“The scar is a mark of pride, and of honor, both for what has been lost and what has been gained.”
Lebbeus Woods
The city center of L’Aquila has been held hostage of corruption since an earthquake severely damaged the area in 2009. For the past five years the downtown has been militarized, fenced off, and mostly abandoned. Reconstruction has focused on creating new suburbs on fertile agricultural land. The “new towns,” as they are called, have further alienated the already troubled community by separating people and places, draining the energy of L’Aquila.

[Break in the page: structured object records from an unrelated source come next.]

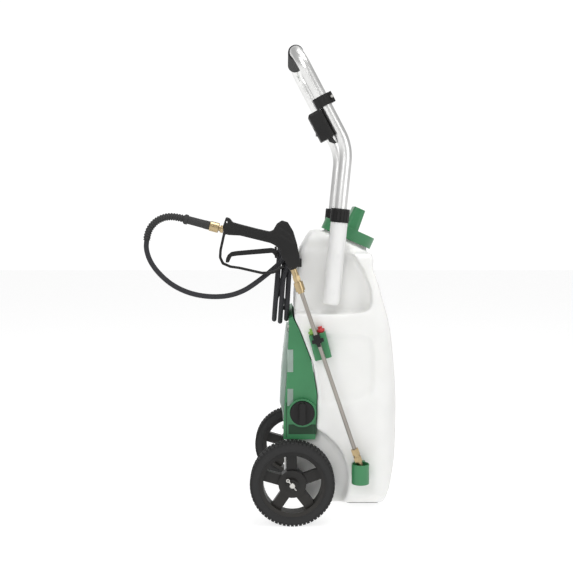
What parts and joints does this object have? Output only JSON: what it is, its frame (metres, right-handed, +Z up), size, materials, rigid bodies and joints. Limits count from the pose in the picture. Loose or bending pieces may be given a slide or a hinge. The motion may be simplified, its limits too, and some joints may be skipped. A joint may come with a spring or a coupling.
{
  "type": "pressure washer",
  "caption": "Wheeled pressure washer with its own white water tank, telescopic U handle, trigger gun, lance and coiled hose.",
  "frame": {"origin": "centre of the front foot's lower face, on the floor", "axes": "+Z up, +X towards the front of the tank, the handle's side is -X, the gun hangs on the -Y side"},
  "size_m": [0.5654, 0.4185, 1.0745],
  "materials": {
    "tank_plastic": "milky translucent blow-moulded polyethylene",
    "green_plastic": "satin moulded",
    "black_plastic": "fine moulded grain",
    "wheel_plastic": "moulded",
    "tyre_rubber": "moulded tread",
    "black_rubber": "matt",
    "hose_rubber": "smooth",
    "grip_foam": "foam",
    "aluminium": "brushed",
    "cast_alloy": "cast",
    "steel": "zinc plated",
    "stainless": "drawn",
    "brass": "machined",
    "clear_plastic": "frosted clear plastic",
    "grey_plastic": "satin",
    "lime_plastic": "moulded",
    "red_plastic": "moulded"
  },
  "bodies": {
    "chassis": {"tank": "tank_plastic", "tank_foot": "black_rubber", "axle": "steel", "axle_washers": "steel", "split_pins": "steel", "sleeve_left": "tank_plastic", "sleeve_right": "tank_plastic", "sleeve_screws": "tank_plastic", "pump_cover": "green_plastic", "cover_screws": "steel", "pump_head": "cast_alloy", "motor": "black_plastic", "battery": "black_plastic", "battery_cradle": "black_plastic", "controller": "green_plastic", "outlet_fitting": "brass", "suction_hose": "clear_plastic", "suction_filter": "black_plastic", "nozzle_holder": "green_plastic", "lance_clip": "black_plastic", "lance_cup": "green_plastic", "gun_body": "black_plastic", "trigger_pin": "black_plastic", "gun_inlet": "brass", "coupler": "brass", "lance_tube": "stainless", "lance_end": "brass", "gun_holder": "black_plastic", "hose_hook": "black_plastic", "hose_ferrule": "black_rubber", "bend_restrictor": "black_rubber", "hose_run": "hose_rubber", "hose_hank": "hose_rubber", "hose_tail": "hose_rubber"},
    "left_wheel": {"wheel_left": "wheel_plastic", "tyre_left": "tyre_rubber"},
    "right_wheel": {"wheel_right": "wheel_plastic", "tyre_right": "tyre_rubber"},
    "handle": {"handle_tube": "aluminium", "handle_grip": "grip_foam", "switch_clamp": "black_plastic", "clamp_screw": "steel", "switch_box": "black_plastic", "switch_gland": "black_rubber"},
    "rocker": {"switch_rocker": "grey_plastic"},
    "left_collar": {"collar_left": "black_plastic"},
    "right_collar": {"collar_right": "black_plastic"},
    "filler_cap": {"cap": "green_plastic", "cap_seal": "black_rubber"},
    "knob": {"control_knob": "black_plastic"},
    "door": {"battery_door": "clear_plastic"},
    "gun_trigger": {"trigger": "black_plastic"},
    "release_sleeve": {"coupler_sleeve": "brass"},
    "fan_nozzle": {"nozzle_fan": "lime_plastic"},
    "jet_nozzle": {"nozzle_jet": "red_plastic"},
    "rotor": {"motor_shaft": "steel"},
    "drain": {"drain_plug": "black_plastic"}
  },
  "joints": [
    {"name": "left_wheel_spin", "type": "hinge", "parent": "chassis", "child": "left_wheel", "pos_m": [-0.17, -0.18, 0.095], "axis": [0, 1, 0], "continuous": true},
    {"name": "right_wheel_spin", "type": "hinge", "parent": "chassis", "child": "right_wheel", "pos_m": [-0.17, 0.18, 0.095], "axis": [0, 1, 0], "continuous": true},
    {"name": "handle_slide", "type": "slide", "parent": "chassis", "child": "handle", "axis": [0.0976, 0, 0.9952], "range_m": [-0.085, 0]},
    {"name": "rocker_tilt", "type": "hinge", "parent": "handle", "child": "rocker", "pos_m": [-0.11883, -0.141, 0.88162], "axis": [0, 1, 0], "range_deg": [-12, 0]},
    {"name": "left_collar_turn", "type": "hinge", "parent": "chassis", "child": "left_collar", "pos_m": [-0.06547, -0.141, 0.676], "axis": [0.0976, 0, 0.9952], "range_deg": [0, 90]},
    {"name": "right_collar_turn", "type": "hinge", "parent": "chassis", "child": "right_collar", "pos_m": [-0.06547, 0.141, 0.676], "axis": [0.0976, 0, 0.9952], "range_deg": [-90, 0]},
    {"name": "cap_lift", "type": "slide", "parent": "chassis", "child": "filler_cap", "axis": [0.4067, 0, 0.9135], "range_m": [0, 0.09]},
    {"name": "knob_turn", "type": "hinge", "parent": "chassis", "child": "knob", "pos_m": [-0.1476, -0.16, 0.25], "axis": [0, 1, 0], "range_deg": [0, 180]},
    {"name": "door_swing", "type": "hinge", "parent": "chassis", "child": "door", "pos_m": [-0.192, 0, 0.217], "axis": [0, 1, 0], "range_deg": [-100, 0]},
    {"name": "trigger_pull", "type": "hinge", "parent": "chassis", "child": "gun_trigger", "pos_m": [-0.203, -0.19, 0.607], "axis": [0, 1, 0], "range_deg": [0, 14], "stiffness_Nm_per_rad": 0.6, "springref_deg": -20.05},
    {"name": "sleeve_release", "type": "slide", "parent": "chassis", "child": "release_sleeve", "axis": [-0.3211, 0, 0.947], "range_m": [0, 0.0035], "stiffness_N_per_m": 700, "springref_m": -0.004},
    {"name": "fan_nozzle_lift", "type": "slide", "parent": "chassis", "child": "fan_nozzle", "axis": [-0.2504, 0, 0.9681], "range_m": [0, 0.05]},
    {"name": "jet_nozzle_lift", "type": "slide", "parent": "chassis", "child": "jet_nozzle", "axis": [-0.2504, 0, 0.9681], "range_m": [0, 0.05]},
    {"name": "motor_spin", "type": "hinge", "parent": "chassis", "child": "rotor", "pos_m": [-0.149, -0.06, 0.25], "axis": [0, 1, 0], "continuous": true},
    {"name": "drain_turn", "type": "hinge", "parent": "chassis", "child": "drain", "pos_m": [0.0615, 0, 0.078], "axis": [1, 0, 0], "range_deg": [0, 90]}
  ]
}
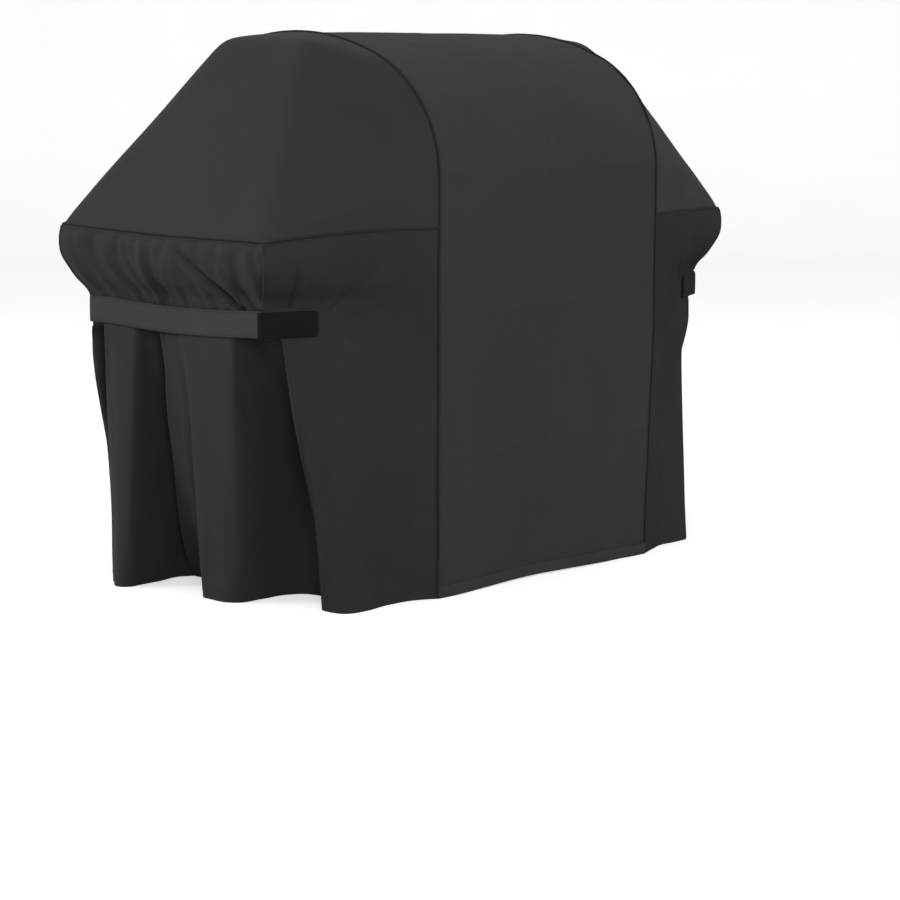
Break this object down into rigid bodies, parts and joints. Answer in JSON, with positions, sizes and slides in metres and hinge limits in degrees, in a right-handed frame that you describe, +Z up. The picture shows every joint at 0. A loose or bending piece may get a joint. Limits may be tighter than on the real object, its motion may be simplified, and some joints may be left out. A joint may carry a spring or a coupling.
{
  "type": "grill cover",
  "caption": "Sewn cloth cover for a cart grill: arched centre panel, sloping shoulders, piped seams, hanging skirts, and a hook-and-loop strap drawing in each end under the side shelf.",
  "frame": {"origin": "centre of the footprint on the plane of the hem", "axes": "+X along the cover's length to its right end, +Y to the back, +Z up"},
  "size_m": [1.5316, 0.7694, 1.1332],
  "materials": {
    "cover_cloth": "black woven polyester with a water-shedding coating, matt with a faint sheen",
    "piping": "bias-cut cloth sewn round a cord, matt black",
    "seam_tape": "narrow woven binding tape, matt black",
    "strap_cloth": "folded and stitched cloth strap, dark grey",
    "tab_webbing": "woven polypropylene webbing, matt black",
    "hook_tape": "moulded nylon hooks on a woven ground",
    "loop_tape": "brushed nylon loop pile"
  },
  "bodies": {
    "cover": {"center_panel": "cover_cloth", "left_shoulder_panel": "cover_cloth", "left_front_skirt": "cover_cloth", "left_end_skirt": "cover_cloth", "left_back_skirt": "cover_cloth", "right_shoulder_panel": "cover_cloth", "right_front_skirt": "cover_cloth", "right_end_skirt": "cover_cloth", "right_back_skirt": "cover_cloth", "left_arch_piping": "piping", "left_shelf_piping": "piping", "right_arch_piping": "piping", "right_shelf_piping": "piping", "left_arch_seam_tape": "seam_tape", "left_shelf_seam_tape": "seam_tape", "left_corner_seam_tapes": "seam_tape", "right_arch_seam_tape": "seam_tape", "right_shelf_seam_tape": "seam_tape", "right_corner_seam_tapes": "seam_tape", "left_loop_patch": "loop_tape", "right_loop_patch": "loop_tape", "left_strap_anchor": "strap_cloth", "right_strap_anchor": "strap_cloth"},
    "left_strap": {"left_strap": "strap_cloth"},
    "left_tab": {"left_strap_tab": "tab_webbing", "left_hook_tape": "hook_tape"},
    "right_strap": {"right_strap": "strap_cloth"},
    "right_tab": {"right_strap_tab": "tab_webbing", "right_hook_tape": "hook_tape"}
  },
  "joints": [
    {"name": "left_strap_swing", "type": "hinge", "parent": "cover", "child": "left_strap", "pos_m": [-0.7249, 0.23862, 0.568], "axis": [0, 0, -1], "range_deg": [0, 110]},
    {"name": "left_tab_peel", "type": "hinge", "parent": "left_strap", "child": "left_tab", "pos_m": [-0.7249, -0.23862, 0.568], "axis": [0, 0, -1], "range_deg": [0, 150]},
    {"name": "right_strap_swing", "type": "hinge", "parent": "cover", "child": "right_strap", "pos_m": [0.7249, 0.23862, 0.568], "axis": [0, 0, 1], "range_deg": [0, 110]},
    {"name": "right_tab_peel", "type": "hinge", "parent": "right_strap", "child": "right_tab", "pos_m": [0.7249, -0.23862, 0.568], "axis": [0, 0, 1], "range_deg": [0, 150]}
  ]
}
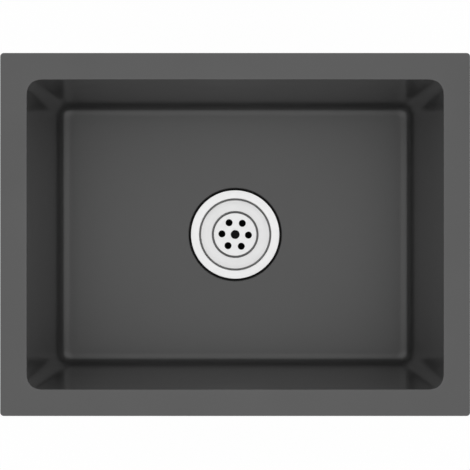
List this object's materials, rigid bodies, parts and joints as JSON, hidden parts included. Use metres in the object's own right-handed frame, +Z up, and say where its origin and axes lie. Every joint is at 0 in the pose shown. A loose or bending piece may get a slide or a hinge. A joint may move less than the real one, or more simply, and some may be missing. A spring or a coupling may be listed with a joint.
{
  "type": "inset kitchen sink",
  "caption": "Rectangular single-bowl inset kitchen sink with a flat rim, a central lift-out basket strainer, a drain outlet below and screw clamps under the rim.",
  "frame": {"origin": "centre of the worktop cut-out, on the worktop's top face, on the axis of the drain", "axes": "+X along the long side, -Y the front side, +Z up out of the bowl"},
  "size_m": [0.505, 0.39, 0.3673],
  "materials": {
    "coated_steel": "dark gun-metal coated stainless sheet, fine satin",
    "bright_steel": "bright brushed stainless",
    "zinc_steel": "zinc-plated steel",
    "black_rubber": "black moulded rubber",
    "seal_foam": "closed-cell foam strip",
    "sound_rubber": "matt bitumen rubber sound pad",
    "white_plastic": "white moulded plastic",
    "fibre": "pressed brown fibre"
  },
  "bodies": {
    "sink": {"bowl": "coated_steel", "rim_seal": "seal_foam", "pad_front": "sound_rubber", "pad_back": "sound_rubber", "pad_left": "sound_rubber", "pad_right": "sound_rubber", "floor_pads": "sound_rubber", "strainer_cup": "bright_steel", "flange_gasket": "black_rubber", "sink_gasket": "black_rubber", "friction_ring": "fibre", "lock_nut": "zinc_steel", "outlet_spider": "bright_steel", "tailpiece_washer": "white_plastic", "coupling_nut": "white_plastic", "tailpiece": "bright_steel", "weld_nuts": "zinc_steel", "clamp_bracket_front_left": "zinc_steel", "clamp_bracket_front_right": "zinc_steel", "clamp_bracket_back_left": "zinc_steel", "clamp_bracket_back_right": "zinc_steel"},
    "basket": {"basket_dish": "bright_steel", "basket_stopper": "black_rubber", "basket_stem": "zinc_steel"},
    "washer_front_left": {"clamp_washer_front_left": "zinc_steel"},
    "screw_front_left": {"clamp_screw_front_left": "zinc_steel"},
    "claw_front_left": {"clamp_claw_front_left": "zinc_steel"},
    "washer_front_right": {"clamp_washer_front_right": "zinc_steel"},
    "screw_front_right": {"clamp_screw_front_right": "zinc_steel"},
    "claw_front_right": {"clamp_claw_front_right": "zinc_steel"},
    "washer_back_left": {"clamp_washer_back_left": "zinc_steel"},
    "screw_back_left": {"clamp_screw_back_left": "zinc_steel"},
    "claw_back_left": {"clamp_claw_back_left": "zinc_steel"},
    "washer_back_right": {"clamp_washer_back_right": "zinc_steel"},
    "screw_back_right": {"clamp_screw_back_right": "zinc_steel"},
    "claw_back_right": {"clamp_claw_back_right": "zinc_steel"}
  },
  "joints": [
    {"name": "basket_lift", "type": "slide", "parent": "sink", "child": "basket", "axis": [0, 0, 1], "range_m": [0, 0.26]},
    {"name": "clamp_rise_front_left", "type": "slide", "parent": "sink", "child": "washer_front_left", "axis": [0, 0, 1], "range_m": [0, 0.025]},
    {"name": "screw_turn_front_left", "type": "hinge", "parent": "washer_front_left", "child": "screw_front_left", "pos_m": [-0.13, -0.1768, -0.06], "axis": [0, 0, 1], "range_deg": [0, 9000]},
    {"name": "claw_swing_front_left", "type": "hinge", "parent": "washer_front_left", "child": "claw_front_left", "pos_m": [-0.13, -0.1768, -0.06], "axis": [0, 0, -1], "range_deg": [0, 90]},
    {"name": "clamp_rise_front_right", "type": "slide", "parent": "sink", "child": "washer_front_right", "axis": [0, 0, 1], "range_m": [0, 0.025]},
    {"name": "screw_turn_front_right", "type": "hinge", "parent": "washer_front_right", "child": "screw_front_right", "pos_m": [0.13, -0.1768, -0.06], "axis": [0, 0, 1], "range_deg": [0, 9000]},
    {"name": "claw_swing_front_right", "type": "hinge", "parent": "washer_front_right", "child": "claw_front_right", "pos_m": [0.13, -0.1768, -0.06], "axis": [0, 0, 1], "range_deg": [0, 90]},
    {"name": "clamp_rise_back_left", "type": "slide", "parent": "sink", "child": "washer_back_left", "axis": [0, 0, 1], "range_m": [0, 0.025]},
    {"name": "screw_turn_back_left", "type": "hinge", "parent": "washer_back_left", "child": "screw_back_left", "pos_m": [-0.13, 0.1768, -0.06], "axis": [0, 0, 1], "range_deg": [0, 9000]},
    {"name": "claw_swing_back_left", "type": "hinge", "parent": "washer_back_left", "child": "claw_back_left", "pos_m": [-0.13, 0.1768, -0.06], "axis": [0, 0, 1], "range_deg": [0, 90]},
    {"name": "clamp_rise_back_right", "type": "slide", "parent": "sink", "child": "washer_back_right", "axis": [0, 0, 1], "range_m": [0, 0.025]},
    {"name": "screw_turn_back_right", "type": "hinge", "parent": "washer_back_right", "child": "screw_back_right", "pos_m": [0.13, 0.1768, -0.06], "axis": [0, 0, 1], "range_deg": [0, 9000]},
    {"name": "claw_swing_back_right", "type": "hinge", "parent": "washer_back_right", "child": "claw_back_right", "pos_m": [0.13, 0.1768, -0.06], "axis": [0, 0, -1], "range_deg": [0, 90]}
  ],
  "couplings": [
    {"joint": "screw_turn_front_left", "follows": "clamp_rise_front_left", "rad_per_m": 6283.2},
    {"joint": "screw_turn_front_right", "follows": "clamp_rise_front_right", "rad_per_m": 6283.2},
    {"joint": "screw_turn_back_left", "follows": "clamp_rise_back_left", "rad_per_m": 6283.2},
    {"joint": "screw_turn_back_right", "follows": "clamp_rise_back_right", "rad_per_m": 6283.2}
  ]
}
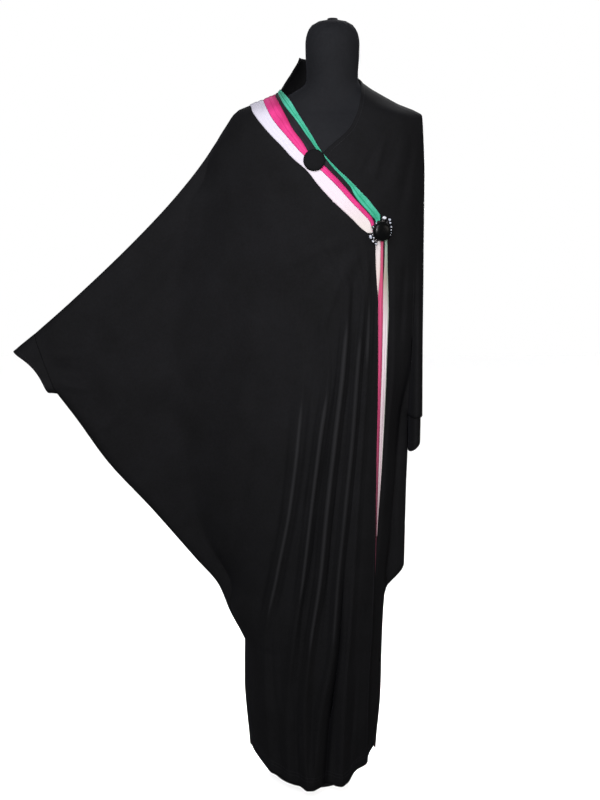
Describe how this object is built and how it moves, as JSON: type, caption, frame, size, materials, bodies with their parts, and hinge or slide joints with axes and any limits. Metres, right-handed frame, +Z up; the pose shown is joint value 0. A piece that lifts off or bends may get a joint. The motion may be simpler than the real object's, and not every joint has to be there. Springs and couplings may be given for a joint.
{
  "type": "batwing kaftan on a limbless dress form",
  "caption": "Black jersey wrap kaftan with one spread and one hanging batwing sleeve, ribbon trim and brooch, worn by a limbless dress form on an oval base.",
  "frame": {"origin": "on the floor under the pole of the dress form", "axes": "+Z up, -Y out of the garment's front, -X along the spread sleeve"},
  "size_m": [0.8759, 0.3348, 1.656],
  "materials": {
    "black_jersey": "matte knit",
    "charcoal_jersey": "matte stretched cover",
    "white_ribbon": "soft knit",
    "pink_ribbon": "soft knit",
    "charcoal_ribbon": "soft knit",
    "green_ribbon": "soft knit",
    "mint_ribbon": "soft knit",
    "black_glass": "polished",
    "clear_stone": "faceted, clear over silver",
    "black_steel": "satin black"
  },
  "bodies": {
    "root": {"front_wrap": "black_jersey", "front_under": "black_jersey", "back": "black_jersey", "cuff_right": "black_jersey", "cuff_left": "black_jersey", "band_white": "white_ribbon", "band_pink": "pink_ribbon", "band_charcoal": "charcoal_ribbon", "band_green": "green_ribbon", "tail_white": "white_ribbon", "tail_pink": "pink_ribbon", "tail_mint": "mint_ribbon", "button": "black_jersey", "brooch_plate": "black_steel", "brooch_dome": "black_glass", "stone_upper_1": "clear_stone", "stone_upper_2": "clear_stone", "stone_upper_3": "clear_stone", "stone_upper_4": "clear_stone", "stone_lower_1": "clear_stone", "stone_lower_2": "clear_stone", "stone_lower_3": "clear_stone", "form": "charcoal_jersey", "pole": "black_steel", "base": "black_steel"}
  },
  "joints": []
}
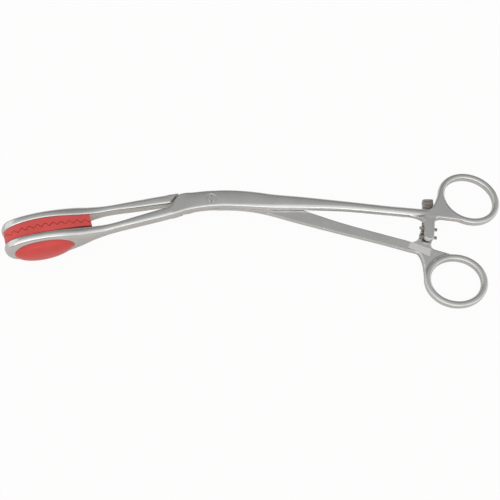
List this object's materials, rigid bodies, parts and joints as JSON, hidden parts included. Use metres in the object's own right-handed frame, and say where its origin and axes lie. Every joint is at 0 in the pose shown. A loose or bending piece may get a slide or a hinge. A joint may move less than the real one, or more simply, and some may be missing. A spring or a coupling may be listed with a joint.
{
  "type": "uterine forceps",
  "caption": "Angled surgical forceps with a screw lock, ratchet, finger rings and oval jaws holding toothed red rubber inserts.",
  "frame": {"origin": "on the pivot axis at the rear face of the lock", "axes": "+X from the lock to the finger rings, +Z along the pivot axis to the screw's slotted head, +Y towards the front half's ring"},
  "size_m": [0.2478, 0.0735, 0.0228],
  "materials": {
    "front_half": "satin",
    "rear_half": "satin",
    "pivot_screw": "satin",
    "lower_insert": "moulded",
    "upper_insert": "moulded"
  },
  "bodies": {
    "front": {"front_half": "front_half", "lower_insert": "lower_insert"},
    "rear": {"rear_half": "rear_half", "pivot_screw": "pivot_screw", "upper_insert": "upper_insert"}
  },
  "joints": [
    {"name": "lock_pivot", "type": "hinge", "parent": "front", "child": "rear", "pos_m": [0, 0, 0], "axis": [0, 0, -1], "range_deg": [0, 45]}
  ]
}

Because of criminal interests of few politicians, the downtown lies in a condition similar to that of April 2009. The scaffolding that was supposed to temporarily secure most of the buildings in the immediate aftermath, still denies public access, public space and public capital: rather than a temporary support it has become a crutch preventing the rehabilitation of the city. To re-inhabit the city, the current scaffolding needs to be eradicated.
Some have argued for reconstructing the city how it was, others for demolishing what is left and building from a tabula rasa. Both principles show a desire to return to a normalcy that is no longer possible and that hides the current destabilization. The earthquake and aftermath not only had personal psychological effects, but changed the social, political, and economic relationships. Furthermore, the city has been undergoing a crisis for the past two decades, and L’Aquila should seek for a new way of living that will give it a new energy. The reconstruction, thus, should acknowledge these changes, arise from the current condition, and create the spaces necessary for this new way of living.
A grass-root infrastructure based in communitarian effort will create spaces that are constantly accessible for creative production and personal empowerment and provide social grounds for a meaningful future growth. A network of shared facilities and equipment: a series of capillary entities that are interconnected as creative experimental businesses, research facilities and learning environments.
As the city gets rebuilt, these structures will become monuments to the earthquake and the mismanagement of the aftermath, and to the spirit of the people that took the fate of the city in their own hands.
For L’Aquila to thrive a new structural system controlled by the people has to subvert the current scaffolding.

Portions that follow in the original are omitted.